Saturday, April 07, 2018

Novels as Guides to People



Let's stipulate that if you want to get to know people you need to "get out among 'em" and keep your eyes and ears open. That said, the books of certain novelists are treasure chests of insight.

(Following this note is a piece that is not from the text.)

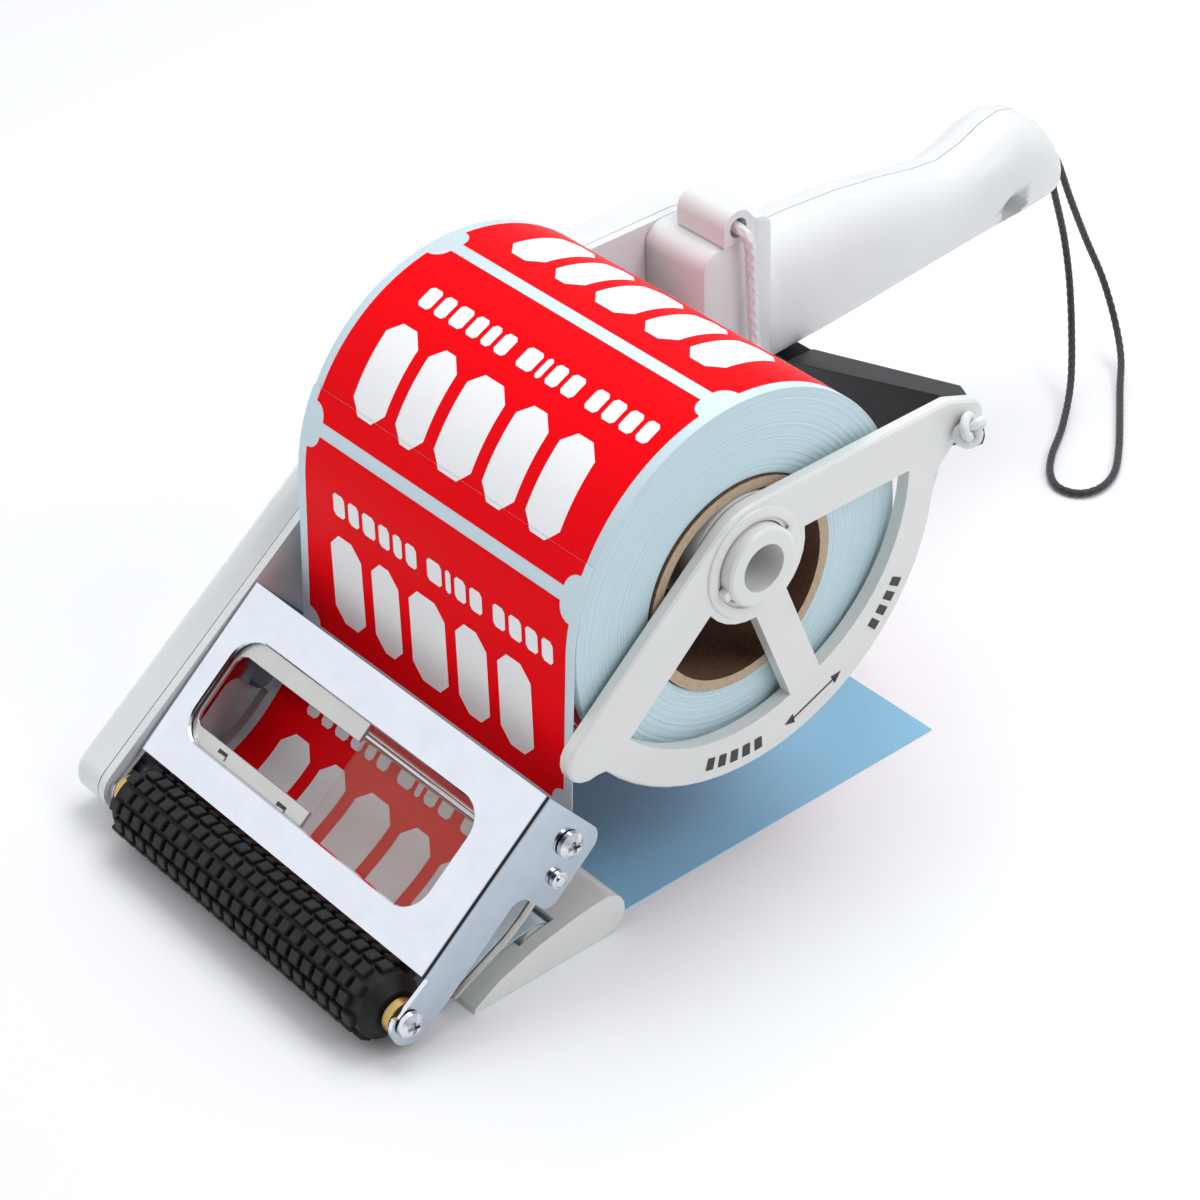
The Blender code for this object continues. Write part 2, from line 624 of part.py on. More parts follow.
def make_foot(mats):
    """Low hollow foot across the front, which holds the feed and pinch rollers."""
    rear = arc((-47.6, -73.2), 5.9, -60, 90, 7)
    top = [(-55.6, -67.9), (-68.1, -70.0), (-80.5, -73.8), (-88.0, -78.0), (-88.6, TABLE_Z)]
    outline = [(-50.0, TABLE_Z)] + rear + top
    foot = prism("front_foot", outline, BODY_INNER_X + GAP, 57.3, mats["white"])
    hollow = [(-40.0, TABLE_Z - 2), (-40.0, -76.6), (-48.0, -71.0), (-54.5, -69.8), (-60.5, -69.8)]
    hollow += [(-68.0, -72.4), (-80.0, -76.4), (-83.0, TABLE_Z - 2)]
    cut_prism(foot, hollow, -54.5, 54.5)
    front, back = FEED_AXIS[0] - FEED_RADIUS - 0.9, FEED_AXIS[0] + FEED_RADIUS + 0.9
    slot = [(front, -75.0), (back, -75.0), (back, -60.0), (front, -60.0)]
    cut_prism(foot, slot, -53.4, 53.4)
    drill(foot, FEED_AXIS, 2.0 + GAP, -60.0, 56.1)
    drill(foot, PINCH_AXIS, 1.2 + GAP, -57.4, 56.1)


def make_cheek(mats):
    """Small plate behind the frame's near ear, which takes the frame screw and the press rod."""
    corners = ((1.6, 7.6), (24.4, 7.6), (24.4, 9.8), (21.4, 14.0), (20.6, 20.6), (18.2, 22.8), (5.0, 22.8))
    outline = [face_point(*p) for p in (*corners, (1.6, 20.4))]
    plate = prism("side_cheek", outline, 54.8, 56.7, mats["grey"])
    drill(plate, PRESS_AXIS, PRESS_RADIUS + GAP, 54, 58)
    drill(plate, face_point(6.6, 15.5), 2.0, 54, 58)


# ---------------------------------------------------------------- rollers and gears


def gear_outline(teeth, centre, phase):
    """Straight-flanked teeth: phase is the direction of one tooth, in degrees."""
    pitch = 360 / teeth
    root = GEAR_MODULE * (teeth / 2 - 1.25)
    tip = GEAR_MODULE * (teeth / 2 + 0.85)
    points = []
    for i in range(teeth):
        middle = phase + i * pitch
        for share, radius in ((-0.33, root), (-0.12, tip), (0.12, tip), (0.33, root)):
            angle = math.radians(middle + share * pitch)
            points.append((centre[0] + radius * math.cos(angle), centre[1] + radius * math.sin(angle)))
    return points


def gear_phases():
    """Direction of a tooth of each gear, such that every pair is in mesh."""
    way = Vector(FEED_AXIS) - Vector(ROLLER_AXIS)
    towards = math.degrees(math.atan2(way.y, way.x))
    phases = [towards]
    for first, second in zip(GEAR_TEETH, GEAR_TEETH[1:]):
        position = (towards - phases[-1]) * first / 360
        phases.append(towards + 180 - (0.5 - position) * 360 / second)
    return phases


def make_gears(mats):
    bores = (2.2 + GAP, POST_RADIUS + 0.2, POST_RADIUS + 0.2, POST_RADIUS + 0.2, 0.85 + 0.2)
    parts = zip(GEAR_NAMES, GEAR_TEETH, gear_centres(), gear_phases(), bores)
    for name, teeth, centre, phase, bore in parts:
        outline = gear_outline(teeth, centre, phase)
        gear = prism(name, outline, *GEAR_X, mats["black"], (0, *centre))
        drill(gear, centre, bore, GEAR_X[0] - 1, GEAR_X[1] + 1, 12)


def make_studded_roller(mats):
    """Rubber sleeve with flutes between its rows of studs, tapered at both ends."""
    rows, inner = 13, 3.3
    half = 53.4
    loops = []
    stations = ((-half, 6.2), (-half + 2.6, ROLLER_RADIUS), (half - 2.6, ROLLER_RADIUS), (half, 6.2))
    for x, radius in stations:
        loop = []
        for i in range(rows):
            for share, depth in ((0.0, 0.0), (0.55, 0.0), (0.68, 1.5), (0.87, 1.5)):
                angle = 2 * math.pi * (i + share) / rows
                reach = radius - depth * (radius - 4.0) / (ROLLER_RADIUS - 4.0)
                y = ROLLER_AXIS[0] + reach * math.cos(angle)
                loop.append((x, y, ROLLER_AXIS[1] + reach * math.sin(angle)))
        loops.append(loop)
    sleeve = loft("roller_sleeve", loops, mats["rubber"], (0, *ROLLER_AXIS))
    drill(sleeve, ROLLER_AXIS, inner, -60, 60, 20)


def make_rollers(mats):
    make_studded_roller(mats)
    shaft = [(-69.0 + 0.4, -53.9, 2.2), (-53.9, 53.7, 3.0), (53.7, 56.6, 2.2)]
    rod("roller_shaft", shaft, ROLLER_AXIS, mats["steel"])
    ring("bushing_near", 54.2, 56.6, 4.6, 2.2 + GAP, ROLLER_AXIS, mats["brass"], 24)
    ring("bushing_far", -56.4, -54.2, 4.6, 2.2 + GAP, ROLLER_AXIS, mats["brass"], 24)
    pan_screw("roller_screw", ROLLER_AXIS, FRAME_RIGHT_X + GAP + 2.2, 1, 3.5, mats["chrome"], 1.6)
    ring("feed_roller", -53.0, 53.0, FEED_RADIUS, 2.0 + GAP, FEED_AXIS, mats["silicone"], 28)
    feed = [(-68.6, -62.6, 0.85), (-62.6, 55.8, 2.0)]
    rod("feed_shaft", feed, FEED_AXIS, mats["steel"], 20)
    ring("pinch_roller", -53.0, 53.0, PINCH_RADIUS, 1.2 + GAP, PINCH_AXIS, mats["silicone"], 24)
    rod("pinch_shaft", [(-57.1, 55.8, 1.2)], PINCH_AXIS, mats["steel"], 16)
    press = [(BODY_INNER_X + GAP, FRAME_RIGHT_X + GAP, PRESS_RADIUS)]
    press += [(FRAME_RIGHT_X + GAP, 59.6, 2.3), (59.6, 60.3, 1.5)]
    rod("press_rod", press, PRESS_AXIS, mats["chrome"], 16)


# ---------------------------------------------------------------- guard arm


def make_guard(mats):
    """Bent arm from under the grip, behind the roll, up to the holder's tip."""
    start = Vector((-37.7, 99.7, -22.9))
    finish = Vector((48.4, 78.2, 14.4))
    along = (finish - start).normalized()
    back = (Vector((0, 1, 0)) - along * along.y).normalized()
    up = along.cross(back)
    reach = (finish - start).length
    frame = Matrix((along, back, up)).transposed().to_4x4()
    frame.translation = start
    thick = 1.6

    def local(outline, low, high, plane):
        """Loops of an outline in the arm's own axes, lying in its flange or in its web."""
        loops = []
        for level in (low, high):
            if plane == "flange":
                loop = [frame @ Vector((a, b, level)) for a, b in outline]
            else:
                loop = [frame @ Vector((a, level, b)) for a, b in outline]
            loops.append([tuple(point) for point in loop])
        return loops

    web = [(-2.0, -0.2), (-2.0, -11.0), (14.0, -24.0), (40.0, -24.0), (reach - 8.0, -12.4)]
    web += arc((reach - 2.0, -6.4), 6.2, -90, 60, 6)
    web += [(reach - 3.0, -0.2)]
    arm = loft("guard_arm", local(web, 0.0, thick, "web"), mats["black"])
    flange = [(-2.0, 0.1), (reach - 3.0, 0.1), (reach - 4.0, 3.4), (reach - 13.0, 6.8), (-2.0, 9.0)]
    join(arm, loft("guard_flange_guide", local(flange, -thick, 0.0, "flange"), None), "UNION")
    tab = [(-58.0, 99.9, 0), (-37.0, 99.9, 0), (-37.0, 108.6, 0), (-58.0, 108.6, 0)]
    levels = (-24.9, -23.1)
    loops = [[(x, y, z) for x, y, _ in tab] for z in levels]
    join(arm, loft("guard_tab_guide", loops, None), "UNION")
    for number, x in enumerate((-54.0, -43.0), 1):
        profile = ((-26.9, 0), (-26.9, 1.6), (-26.2, 2.6), (-25.2, 2.6), (-25.2, 0))
        vertical_stud(f"guard_screw_{number}", (x, 104.2), profile, mats["steel"])


def vertical_stud(name, place, profile, made_of, segments=16):
    """Solid of revolution about a vertical line: profile of (z, radius)."""
    bm = bmesh.new()
    rings = []
    for z, radius in profile:
        if radius == 0:
            rings.append([bm.verts.new((*place, z))])
            continue
        angles = [2 * math.pi * i / segments for i in range(segments)]
        spots = [(place[0] + radius * math.cos(a), place[1] + radius * math.sin(a), z) for a in angles]
        rings.append([bm.verts.new(spot) for spot in spots])
    for ring_, following in zip(rings, rings[1:]):
        for i in range(segments):
            j = (i + 1) % segments
            corners = [ring_[i % len(ring_)], ring_[j % len(ring_)]]
            corners += [following[j % len(following)], following[i % len(following)]]
            bm.faces.new(list(dict.fromkeys(corners)))
    return object_from(name, bm, made_of, (*place, profile[0][0]))


# ---------------------------------------------------------------- cords

LEASH_DIAMETER = 3.2
LEASH_ROUTE = (
    (-56.0, 79.2, 23.9),
    (-56.0, 79.2, 26.2),
    (-54.6, 79.2, 27.8),
    (-50.0, 79.2, 27.9),
    (-42.0, 79.2, 27.9),
    (-35.6, 79.2, 27.9),
    (-32.4, 79.6, 26.6),
    (-31.4, 80.2, 23.0),
    (-31.6, 80.8, 14.0),
    (-31.2, 81.0, 2.0),
    (-29.4, 80.6, -10.0),
    (-25.0, 79.0, -22.0),
    (-17.0, 76.4, -32.0),
    (-6.0, 73.4, -38.4),
    (7.0, 71.0, -40.4),
    (20.0, 69.8, -37.6),
    (32.0, 69.6, -30.0),
    (40.6, 69.8, -19.0),
    (45.6, 70.0, -7.0),
    (48.4, 69.6, 5.0),
    (49.6, 68.6, 12.4),
    (51.2, 68.1, 15.9),
    (54.0, 68.0, 16.6),
)
WRIST_DIAMETER = 2.2
WRIST_ROUTE = (
    (-49.2, 207.8, -3.6),
    (-49.2, 211.6, -4.0),
    (-49.4, 216.6, -11.0),
    (-49.2, 222.6, -25.0),
    (-48.4, 229.6, -41.0),
    (-45.4, 234.6, -55.0),
    (-40.0, 235.0, -67.0),
    (-32.4, 230.2, -74.4),
    (-23.6, 220.6, -77.7),
    (-12.4, 208.4, -78.2),
    (-2.6, 197.4, -78.2),
    (4.8, 187.6, -78.2),
    (7.6, 179.0, -78.2),
    (5.6, 172.4, -78.2),
    (-0.4, 170.2, -78.2),
    (-6.8, 173.4, -78.2),
    (-13.4, 181.0, -78.2),
    (-21.6, 194.0, -78.0),
    (-31.0, 207.0, -73.6),
    (-39.4, 215.6, -63.6),
    (-45.0, 219.6, -50.0),
    (-48.0, 219.4, -36.0),
    (-49.2, 215.6, -20.6),
    (-49.2, 211.8, -9.4),
    (-49.2, 207.8, -8.6),
)


def catmull_rom(route, step):
    """Points about step apart on a smooth curve through the route."""
    spots = [Vector(point) for point in route]
    padded = [2 * spots[0] - spots[1], *spots, 2 * spots[-1] - spots[-2]]
    points = []
    for a, b, c, d in zip(padded, padded[1:], padded[2:], padded[3:]):
        pieces = max(1, round((c - b).length / step))
        for i in range(pieces):
            t = i / pieces
            cubic = -a + 3 * b - 3 * c + d
            square = 2 * a - 5 * b + 4 * c - d
            points.append((2 * b + (c - a) * t + square * t * t + cubic * t**3) / 2)
    return points + [spots[-1]]


def cord(name, route, diameter, made_of):
    points = catmull_rom(route, diameter * 2.6)
    curve = bpy.data.curves.new(name, "CURVE")
    curve.dimensions = "3D"
    curve.bevel_depth = diameter / 2 * MM
    curve.bevel_resolution = 2
    curve.use_fill_caps = True
    spline = curve.splines.new("POLY")
    spline.points.add(len(points) - 1)
    for spot, point in zip(spline.points, points):
        spot.co = (*world(*point), 1)
    curve.materials.append(made_of)
    made = bpy.data.objects.new(name, curve)
    bpy.context.scene.collection.objects.link(made)


def make_cords(mats):
    cord("leash_cord", LEASH_ROUTE, LEASH_DIAMETER, mats["white_cord"])
    cord("wrist_cord", WRIST_ROUTE, WRIST_DIAMETER, mats["black_cord"])
    seat = HOLDER_X[1] + GAP
    knot = [(HOLDER_X[0] + GAP, 0), (HOLDER_X[0] + GAP, 1.6), (seat, 1.6), (seat, 3.2), (seat + 1.4, 4.6)]
    knot += [(seat + 3.4, 4.8), (seat + 5.2, 3.2), (seat + 5.2, 0)]
    turned("leash_knot", knot, LEASH_HOLE, mats["white_cord"], 14)


def main():
    for old in list(bpy.data.objects):
        bpy.data.objects.remove(old)
    mats = make_materials()
    make_body(mats)
    make_grip(mats)
    make_leash_guide(mats)
    make_spindle(mats)
    make_roll(mats)
    make_holder(mats)
    make_front_frame(mats)
    make_label_guides(mats)
    make_label_path(mats)
    make_foot(mats)
    make_cheek(mats)
    make_gears(mats)
    make_rollers(mats)
    make_guard(mats)
    make_cords(mats)


main()
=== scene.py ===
"""Looks of the roll label applicator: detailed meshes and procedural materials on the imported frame.

Points are given in millimetres from the middle of the label roll's axis, as in the part's own
design: X along the axis to the free side, Y to the grip, Z up. at() puts them in the row frame.
"""

import json
import math

import bmesh
import bpy
from mathutils import Matrix, Vector
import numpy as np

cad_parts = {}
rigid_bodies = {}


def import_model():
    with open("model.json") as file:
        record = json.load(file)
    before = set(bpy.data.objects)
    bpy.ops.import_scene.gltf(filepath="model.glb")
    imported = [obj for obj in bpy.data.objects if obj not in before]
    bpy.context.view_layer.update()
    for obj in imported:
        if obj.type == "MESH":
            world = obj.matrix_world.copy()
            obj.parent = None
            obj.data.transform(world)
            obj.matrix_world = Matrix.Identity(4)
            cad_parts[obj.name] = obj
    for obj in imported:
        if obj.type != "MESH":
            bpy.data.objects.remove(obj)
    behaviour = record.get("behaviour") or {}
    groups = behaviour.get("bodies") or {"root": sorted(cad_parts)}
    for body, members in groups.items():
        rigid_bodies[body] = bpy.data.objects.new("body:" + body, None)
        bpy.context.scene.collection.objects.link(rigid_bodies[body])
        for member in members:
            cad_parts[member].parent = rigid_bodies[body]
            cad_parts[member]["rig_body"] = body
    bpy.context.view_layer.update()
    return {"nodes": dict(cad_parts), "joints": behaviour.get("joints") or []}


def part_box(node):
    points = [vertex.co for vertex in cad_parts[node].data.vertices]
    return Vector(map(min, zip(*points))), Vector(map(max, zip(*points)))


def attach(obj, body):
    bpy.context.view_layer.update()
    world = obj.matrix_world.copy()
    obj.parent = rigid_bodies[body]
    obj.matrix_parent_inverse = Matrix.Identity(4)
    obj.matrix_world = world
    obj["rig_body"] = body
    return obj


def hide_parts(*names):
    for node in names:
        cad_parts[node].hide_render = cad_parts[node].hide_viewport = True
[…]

Aside from Shakespeare's plays, I've found the work of these novelists to be particularly informative on the nature of people:
  • Anthony Trollope. [The Way We Live Now, Barchester Towers, The Warden]
  • Charles Dickens [Bleak House, A Tale of Two Cities, David Copperfield, The Pickwick Papers]
  • John Updike [The "Rabbit" series]
  • Leo Tolstoy [War and Peace]
  • Edwin O'Connor [The Last Hurrah, The Edge of Sadness, I Was Dancing]
  • Jiri Weil [Life with a Star]
  • Olivia Manning [The Balkan Trilogy, The Levant Trilogy]
  • John Steinbeck [East of Eden, The Grapes of Wrath]
  • Ernest Hemingway [short stories]
  • Ralph Ellison [Invisible Man]
  • Patrick O'Brian [The Aubrey-Maturin novels]
  • Rose Tremain [Restoration]
  • Tom Wolfe [Bonfire of the Vanities]
  • William Makepeace Thackeray [Vanity Fair]
  • Flannery O'Connor [short stories]
  • Gabriel Garcia Marquez [Love in the Time of Cholera]
  • George Orwell [Nineteen Eighty-Four]
  • Arthur Koestler [Darkness at Noon]
  • Joseph Conrad [Heart of Darkness]
  • Christopher Isherwood [The Berlin Stories]
  • Robert Graves [I, Claudius and Claudius The God]
  • Henry Fielding [Tom Jones]
Your additions?

2 comments:

Dan in Philly said...

Ecclesiastes and Proverbs.

Michael Wade said...

Daniel,

Excellent choices but those are not novels!